After driving around the beds for a while, I promised Karen that we would get out and walk some (she’s always trying to get me to exercise), so we parked and walked down one of the berms at the south side of the beds.  To the south, there are several heron nests up in the trees.  It is an amazing sight to see all of those really big birds up in the tops of the trees.  Because of the branches in between us, I couldn’t get a clear shot, but I did catch this one Great-blue Heron wading in the murky water in the shade of all the trees.  It was really amazing that as I was preparing to take the shot, it moved into a place where a beam of light illuminated its face.  I found this shot very striking!

It was shortly after this that one of the “officials” came and started running everyone out so they could lock the gates for the night.  I had hoped to see the bobcat that has been spotted around here around dusk, but I guess today wasn’t the day.

If you are interested in checking out the drying beds, here is a link to google maps.

Maybe I’ll see you out there some time!

All photographs made with the Canon 7D and Canon 600/F4 IS lens


Test Firing the Canon EF600mm f/4L IS + 2x

So, now that I have added the Canon EF600mm f/4L IS to the lens lineup, I just couldn’t resist trying it out with my Canon 2x TC.  Of course, I lost autofocus on my 7D due to the 2-stop light loss, but I figured “Hey, I used to focus manually way back in the olden days, so why can’t I do it now.”

All I have to say is “WOW”!  Canon really knew what they were doing when they built this stuff.  I was shooting at ISO 800 and 400, and considering I was manually focusing at 1200mm (with my almost 50 year old eyes), I’m pretty impressed with the outcome.

These are just simple birds from my back yard, but they really show off the power of this lens.  Thank you Canon!  These shots, while having been resized for the Web, have not been cropped in any way.  The EXIF data is intact on these images if you are at all curious of the settings.

To begin, I focused on my feeder and waited.  Eventually, along came one of my local House Finches.  I have lots of these guys around the house and they are always willing to model for me.

Wow, not bad.  Not quite as clear as at the native 600mm, but not bad, especially when it comes to posting on the Web!

Listening, I could hear chirping coming my neighbor’s yard, so I turn to find another one of the little fellows up in the top of one of their trees!  A distance shot!  Great test!

Not too shabby.  Looks like I might take this 2x with me to Yellowstone next month!  Might help out with those long shots of the wolves in the Lamar Valley!

Next up was a local Mockingbird that landed on my bird bath.  This was the first time I have seen him/her there so I fired away.  (One of these days I need to figure out how to tell the guys from the gals for this species.)  You can certainly tell that the depth of focus is really narrow shooting at this range.  Still, very clear! 

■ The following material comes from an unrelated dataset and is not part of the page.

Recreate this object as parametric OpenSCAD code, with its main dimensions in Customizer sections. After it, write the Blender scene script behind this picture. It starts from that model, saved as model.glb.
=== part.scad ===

As I’m sitting there enjoying the early afternoon, I hear my buddies the Bluejays approaching.  They always announce their approach and all the other birds scatter.  Funny thing is though, these guys really are bullies!  They make a lot of noise and scare other birds, but they are about the most skittish birds that visit my back yard.  I have the hardest time luring them out for a photograph.  They will hide in the trees, swoop down to be a peanut or two, and then right back to the safety of the tree before the camera can even focus on them.  But not tonight!  With the big gun, I can get him even when he is hiding in the tree!  I’m really liking this lens!  (I’m starting to get redundant.)

And last but not least, there are always a few doves around sitting on the fence, all made up with their blue eyeshadow.  They seem to be able to sit there for hours, just watching me and the other birds.  Then sooner or later, a whole flock of them will descend to the ground and start picking up the seeds that the finches have knocked out of the feeders.  These guys are good models because they don’t move much, so even as the sun is setting, you can still use a pretty slow shutter-speed with them.

So that was it for the evening.  I didn’t see my Northern Cardinals around, but they can’t be far away.  Maybe by Saturday morning I’ll be able to catch the “early birds” as they are rooting around looking for those fabled worms.